I’d love to see a word cloud generated as the debate moves on, for key words (as others have noted above) that pop out of this mob’s mouth during the course of the “debate”.
Is there any word on Candace Crowley giving some key candidates the questions ahead of time? In between big bites on a doughnut?
Breaking news:
The new debate format will use the set of the popular TV show Hollywood Squares. Voters will have to determine if they are telling the truth or lying.
Mayor Pete will occupy the “center square” in homage to the late Paul Lynde.
If you have to explain…. but, thanks Chris.
They all know that only Comrade Sanders and Old Retard have a chance at the Presidency, and they’re wrong about Sanders. The rest see the primary as a stepping stone to celebrity.
That means they can all win, just like they did back in school. Isn’t that nice?
(Cut me some slack. Vague approving murmurs are said to raise their oxytocin levels. It’s an experiment.)
The only way to win a debate like this is to be totally bonkers and we’re talking about a group of people who think Trump is literally Hitler…….literally. This is a group of people who want to kill babies. This is a group of people who get excited when a new gender is created. These people think having a certain type of sexual intercourse makes you a hero but being in law enforcement makes you evil.
We used to fight wars to keep 3rd world countries from being ruled by people like this.
We’ve had 2 -plus years of economic and foreign policy victories under Trump and no small percentage of the American populace will not even consider voting for Trump regardless of which of these lunatics ends up on top.

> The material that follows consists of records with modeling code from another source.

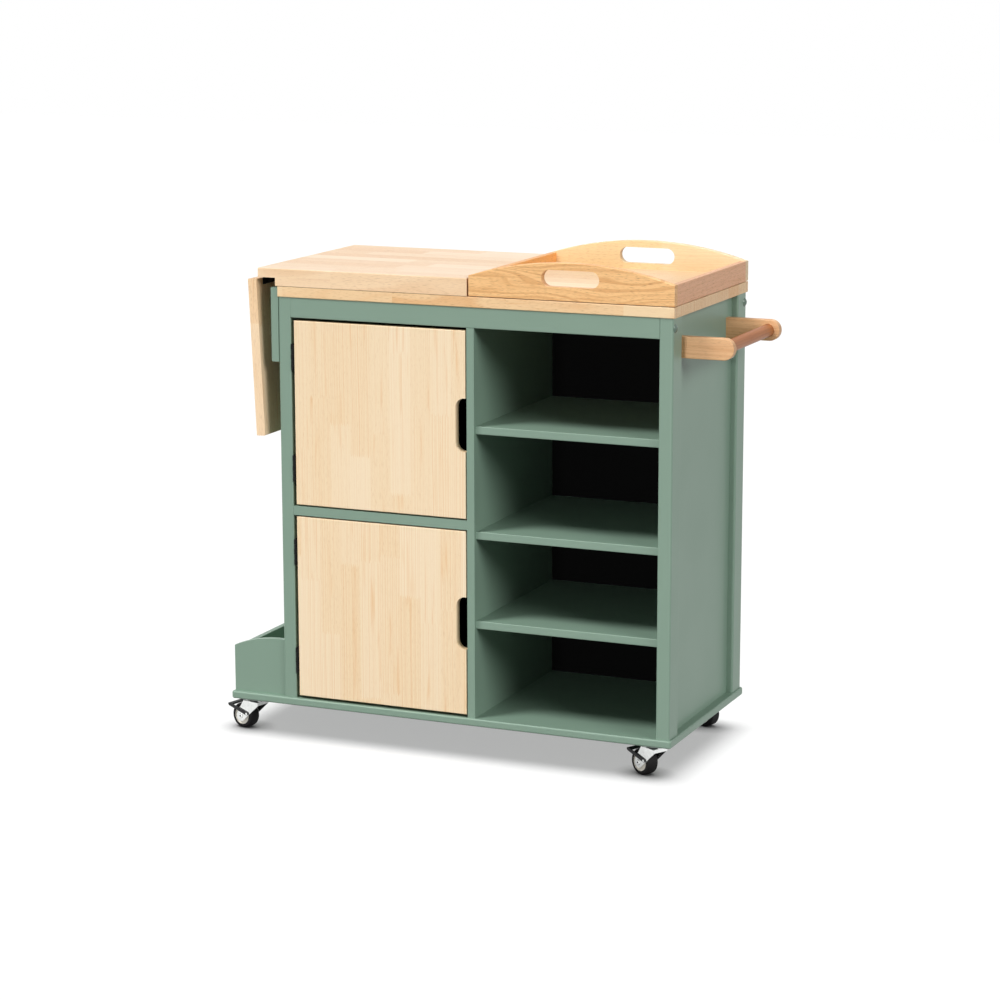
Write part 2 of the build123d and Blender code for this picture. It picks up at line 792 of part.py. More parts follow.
def make_axle():
    """Hollow rivet through both legs, with a dimple in each head."""
    reach = fork_outer + axle_head_t
    axle = rod((caster_trail, -reach, wheel_r), (0, 1, 0), axle_r, 2 * reach)
    for side in (-1, 1):
        face = (caster_trail, side * fork_outer, wheel_r)
        head = rod(face, (0, side, 0), axle_head_r, axle_head_t)
        axle += fillet(head.edges().sort_by(Axis.Y)[-1 if side > 0 else 0], axle_head_round)
        tip = (caster_trail, side * (reach - axle_dimple_depth), wheel_r)
        axle -= rod(tip, (0, side, 0), axle_dimple_r, axle_dimple_depth + cut_margin)
    return axle


def make_wheel():
    """Wheel with rounded shoulders, a dished side and a hub bored for the axle."""
    half, hub = wheel_width / 2, wheel_width / 2 + wheel_hub_extra
    bore = axle_r + axle_clearance
    dish = half - wheel_dish_depth
    with BuildSketch(Plane.XY) as profile:
        with BuildLine():
            rim = wheel_r - wheel_shoulder_r
            Polyline(
                (bore, hub), (wheel_hub_r, hub), (wheel_hub_r, dish), (wheel_dish_r, dish),
                (wheel_dish_r, half), (rim, half),
            )
            RadiusArc((rim, half), (wheel_r, half - wheel_shoulder_r), wheel_shoulder_r)
            Line((wheel_r, half - wheel_shoulder_r), (wheel_r, wheel_shoulder_r - half))
            RadiusArc((wheel_r, wheel_shoulder_r - half), (rim, -half), wheel_shoulder_r)
            Polyline(
                (rim, -half), (wheel_dish_r, -half), (wheel_dish_r, -dish), (wheel_hub_r, -dish),
                (wheel_hub_r, -hub), (bore, -hub), (bore, hub),
            )
        make_face()
    return Pos(caster_trail, 0, wheel_r) * revolve(profile.sketch, Axis.Y)


def pedal_pivot():
    return caster_trail - pedal_pivot_ahead, wheel_r + pedal_pivot_up


def make_pedal_rivets():
    """Stub rivet on the outside of each leg, where the brake pedal turns."""
    x, z = pedal_pivot()
    length = pedal_side_gap + pedal_arm_t + pedal_rivet_cap
    return [rod((x, side * fork_outer, z), (0, side, 0), pedal_pivot_r, length) for side in (-1, 1)]


def make_pedal():
    """Brake pedal: an arm outside each leg and a tread across them behind the wheel."""
    x, z = pedal_pivot()
    slope = degrees(atan2(pedal_rise, pedal_reach))
    length = hypot(pedal_rise, pedal_reach)
    inner = fork_outer + pedal_side_gap
    arms = []
    for y0 in (-inner - pedal_arm_t, inner):
        plane = Plane(origin=(x, y0 + pedal_arm_t, z), x_dir=(1, 0, 0), z_dir=(0, -1, 0))
        with BuildSketch(plane) as outline:
            with Locations((length / 2, 0)):
                SlotOverall(length + pedal_arm_height, pedal_arm_height)
            Circle(pedal_pivot_r + pedal_pivot_clearance, mode=Mode.SUBTRACT)
        arms.append(extrude(outline.sketch, pedal_arm_t))
    tread = board(
        length - pedal_tread_length / 2, length + pedal_tread_length / 2,
        -inner - pedal_arm_t, inner + pedal_arm_t, -pedal_tread_t / 2, pedal_tread_t / 2,
    )
    tread = fillet(tread.edges().filter_by(Axis.Y), pedal_tread_round)
    pedal = arms[0] + arms[1] + Pos(x, 0, z) * tread
    return pedal.rotate(Axis((x, 0, z), (0, 1, 0)), -slope)


caster_x_left = base_x0 + caster_inset_left
caster_x_right = base_x1 - caster_inset_right
caster_y_front = base_y0 + caster_inset_front
caster_y_rear = base_y1 - caster_inset_rear
casters = {
    "front_left": (caster_x_left, caster_y_front, heading_front_left_deg, True),
    "front_right": (caster_x_right, caster_y_front, heading_front_right_deg, True),
    "rear_left": (caster_x_left, caster_y_rear, heading_rear_left_deg, False),
    "rear_right": (caster_x_right, caster_y_rear, heading_rear_right_deg, False),
}

plates, screws = [], []
for corner, (x, y, heading, has_brake) in casters.items():
    upright = Location((x, y, 0))
    turned = upright * Location((0, 0, 0), (0, 0, heading))
    plates.append(upright * make_caster_plate())
    for hole_x, hole_y in caster_holes:
        screws.append(upright * make_caster_screw(hole_x, hole_y))
        pilot_r = screw_r + screw_hole_clearance
        pilot_top = (x + hole_x, y + hole_y, caster_height)
        base -= rod(pilot_top, (0, 0, 1), pilot_r, screw_length - caster_plate_t)
    fork = make_fork()
    if has_brake:
        for rivet in make_pedal_rivets():
            fork += rivet
        save("brake_pedal_" + corner, turned * make_pedal())
    save("caster_fork_" + corner, turned * fork, turned * make_axle())
    save("caster_wheel_" + corner, turned * make_wheel())
save("caster_plates", *plates)
save("caster_screws", *screws)
save("base_board", base)


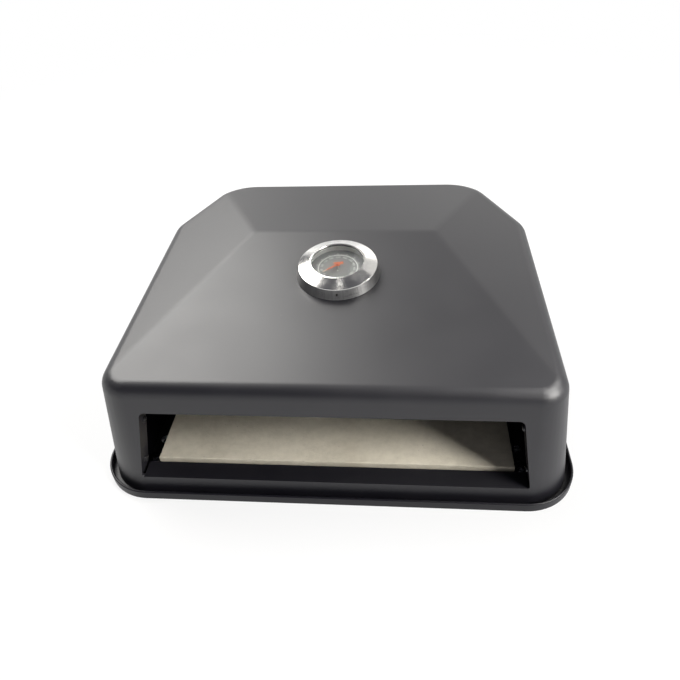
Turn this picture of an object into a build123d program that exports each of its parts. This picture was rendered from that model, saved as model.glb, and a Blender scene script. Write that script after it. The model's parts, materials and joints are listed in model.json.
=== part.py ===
from build123d import *
import math
import os

# Overall sizes in millimetres. X runs across the mouth, the mouth faces -Y, and Z is up
# from the surface that the pan stands on. The origin is under the middle of the pan.
pan_width = 400.0
pan_depth = 358.0
pan_height = 8.3
crease_height = 129.1
crease_half = 87.1

# Plan outline of the pan's rim: a rectangle with round front corners and cut rear corners
cut_width = 56.7
cut_length = 96.0
front_corner = 43.9
side_cut_corner = 47.7
rear_cut_corner = 69.6

# Base pan
pan_sheet = 1.0
hem_width = 2.2
hem_height = 2.8
floor_height = 4.0
floor_margin = 10.5
floor_bend = 1.5
inlet_width = 220.0
inlet_depth = 200.0
inlet_corner = 24.0
inlet_lip = 4.0

# Hood
hood_gap = 5.7
hood_sheet = 1.2
draft = 8.0
crease_back = 214.6
front_eave = 107.9
hip_half = 143.0
hip_back = 320.4
hip_height = 125.1
eave_radius = 13.0
crease_radius = 55.0

# Mouth in the hood's front wall
mouth_bottom = 18.3
mouth_top = 85.0
mouth_bottom_half = 158.2
mouth_top_half = 146.8
mouth_top_corner = 5.0
mouth_bottom_corner = 1.6
flange_depth = 16.5
relief_radius = 1.5

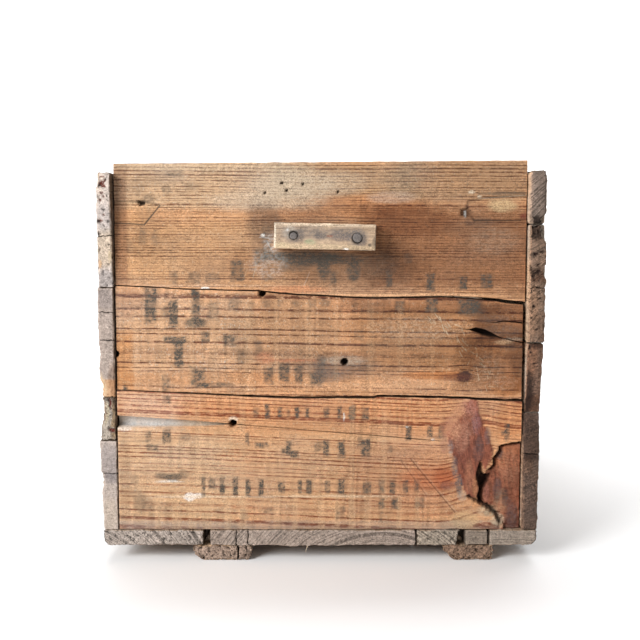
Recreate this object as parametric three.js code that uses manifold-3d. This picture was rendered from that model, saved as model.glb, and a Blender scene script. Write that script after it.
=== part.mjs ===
// A wooden apple crate: two ends of three boards each, slatted sides and bottom, two runners
// underneath, a corner cleat inside each corner and a grip cleat on each end, all nailed.
// Millimetres. +X is right and +Y is back, seen from the front end; +Z is up.
// The origin is on the floor, under the middle of the crate.

import * as THREE from 'three';
import { mergeVertices } from 'three/addons/utils/BufferGeometryUtils.js';
import Module from 'manifold-3d';

const wasm = await Module();
wasm.setup();

// Driving dimensions.
const clearance = 0.3;            // between pieces that touch
const insideLength = 432;         // between the two ends
const endThickness = 19;
const bottomThickness = 13.5;
const runnerHeight = 13.5;
const bottomLength = 477;         // bottom boards and runners, front to back
const cleatWidth = 34;            // corner cleats, along X
const cleatDepth = 17;            // corner cleats, along Y
const cleatTop = 330;
const handleSize = { x: 86, y: 20, z: 22 };

const endInner = insideLength / 2;
const endOuter = endInner + endThickness;
const bottomLow = runnerHeight + clearance;
const bottomHigh = bottomLow + bottomThickness;
const wallBottom = bottomHigh + clearance;

// Nails: head and shank radii, head thickness, how far the head is driven below the wood.
const nail = { head: 3.6, shank: 1.5, headThickness: 1.2, sunk: 0.4, tip: 4, sides: 8 };
const sideNailLength = 50;
const handleNailLength = 35;

// The joints between the end boards: points along the joint, and how far it stands open there.
const endJoints = {
  front: [
    [[-178, 243.4, 0.6], [-116, 240.2, 0.8], [-53, 238.8, 0.8], [0, 234.8, 0.9],
      [40, 232.8, 0.9], [106, 233.8, 0.9], [153, 230.8, 1.0], [178.5, 227.8, 1.2]],
    [[-178, 151.8, 0.4], [-130, 149.6, 0.4], [-81, 147.7, 1.4], [-23, 145.4, 1.8],
      [49, 146.2, 1.8], [96, 145.8, 1.8], [147, 143.4, 1.8], [178.5, 142.7, 1.8]],
  ],
  back: [
    [[-178, 240.5, 1.0], [-60, 238.5, 0.8], [40, 239.5, 0.8], [178.5, 236.6, 1.2]],
    [[-178, 146.8, 1.0], [-50, 143.2, 1.4], [60, 142.0, 1.4], [178.5, 138.4, 0.8]],
  ],
};
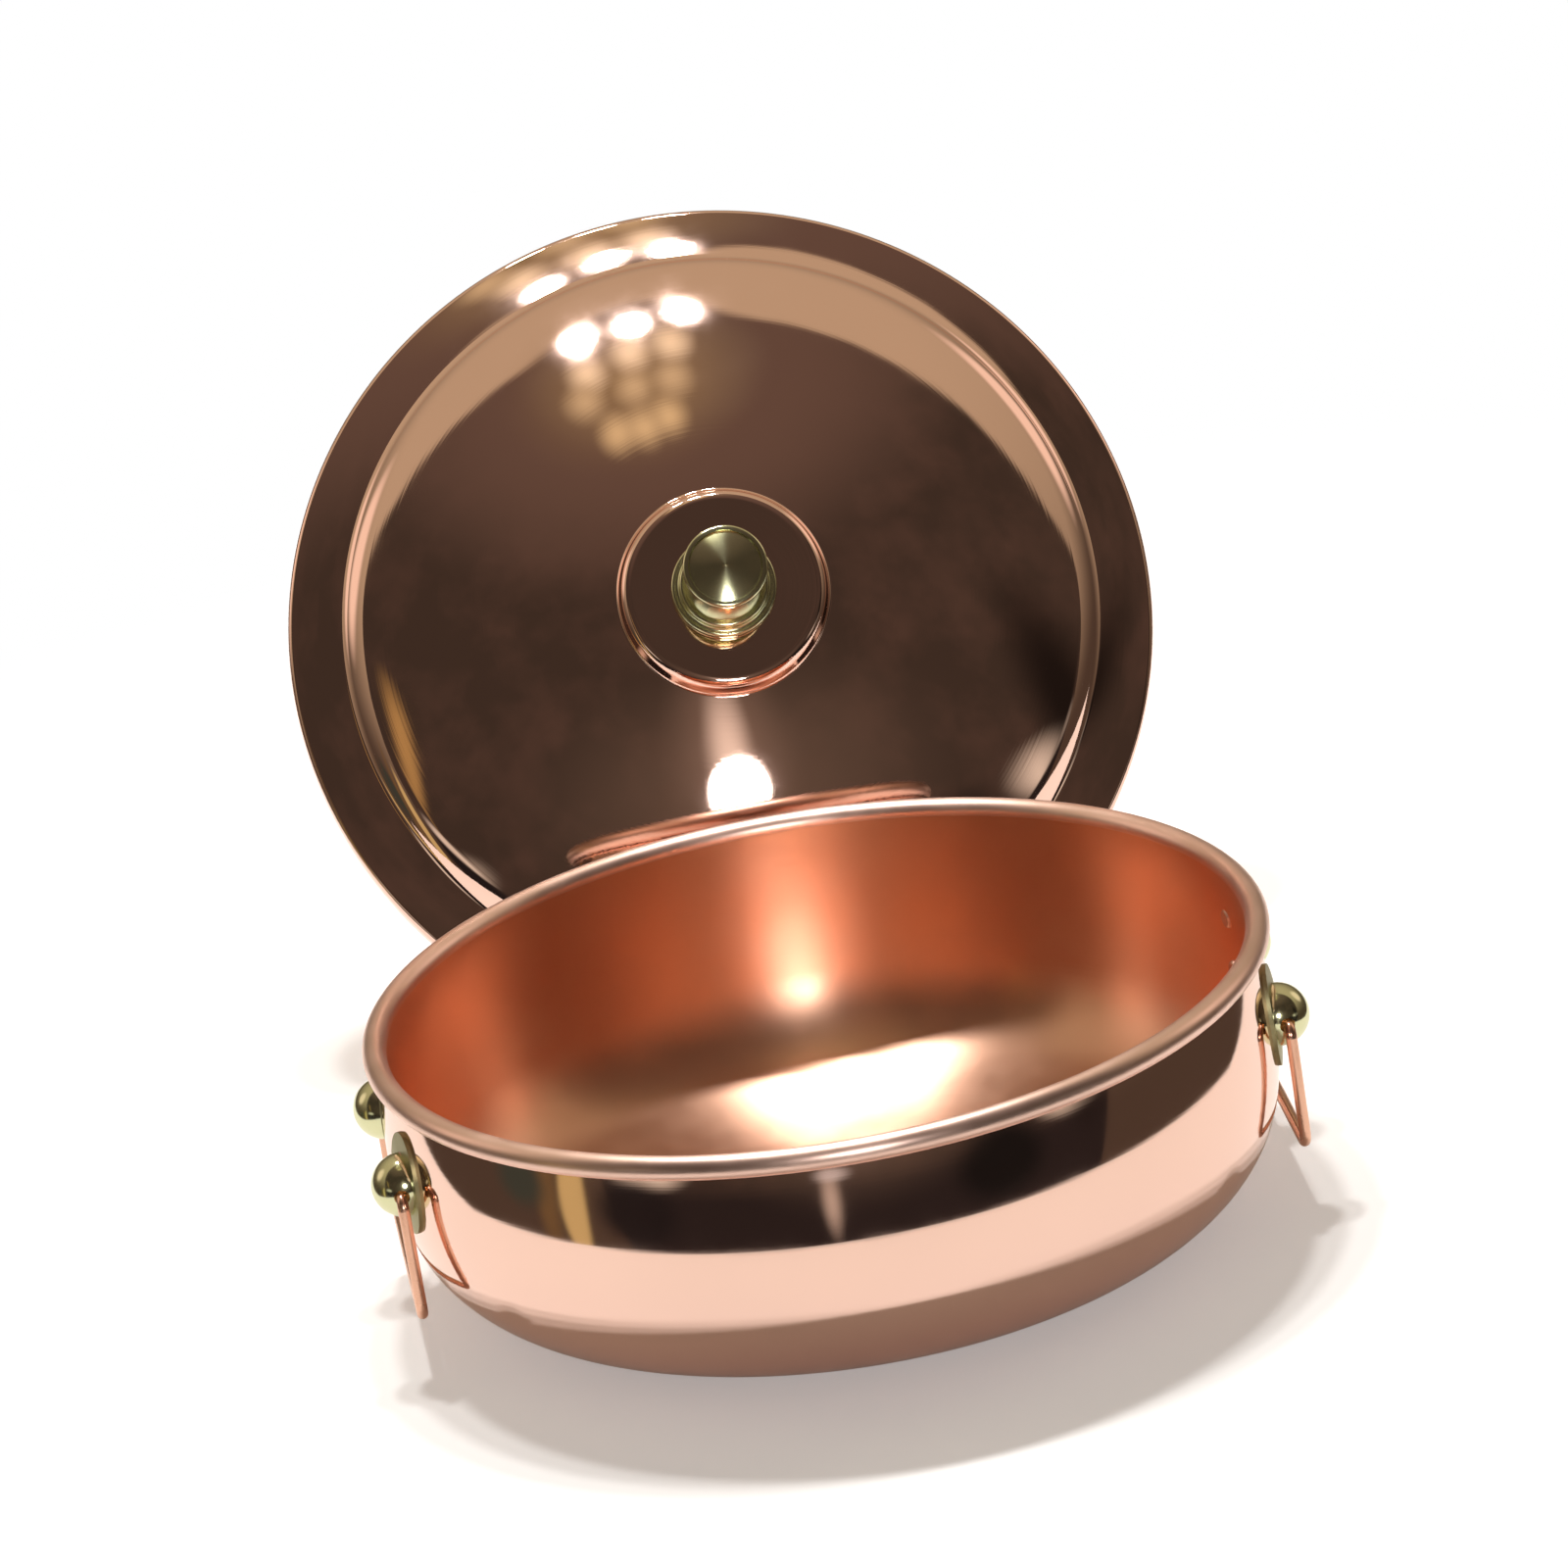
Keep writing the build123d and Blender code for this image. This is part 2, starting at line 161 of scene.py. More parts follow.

Its time to face facts. This debate is going to be a caricature of what our culture has become. This is who we are and the only person poised to save us from it is Donald friggin’ Trump.
I’ll drink to that.
On the bingo card:
The word “Trump” has to be in the center.
Runners up are “Collusion” and “Obstruction” . . .
I’m going to prep for the debate by binge-watching Lie to Me. I plan to compare incidences of the deep concern face (eyebrows up, features round) vs. the angry emphatic face (eyebrows down, pointy face with teeth).
But I’m in if y’all come up with a set of bingo cards.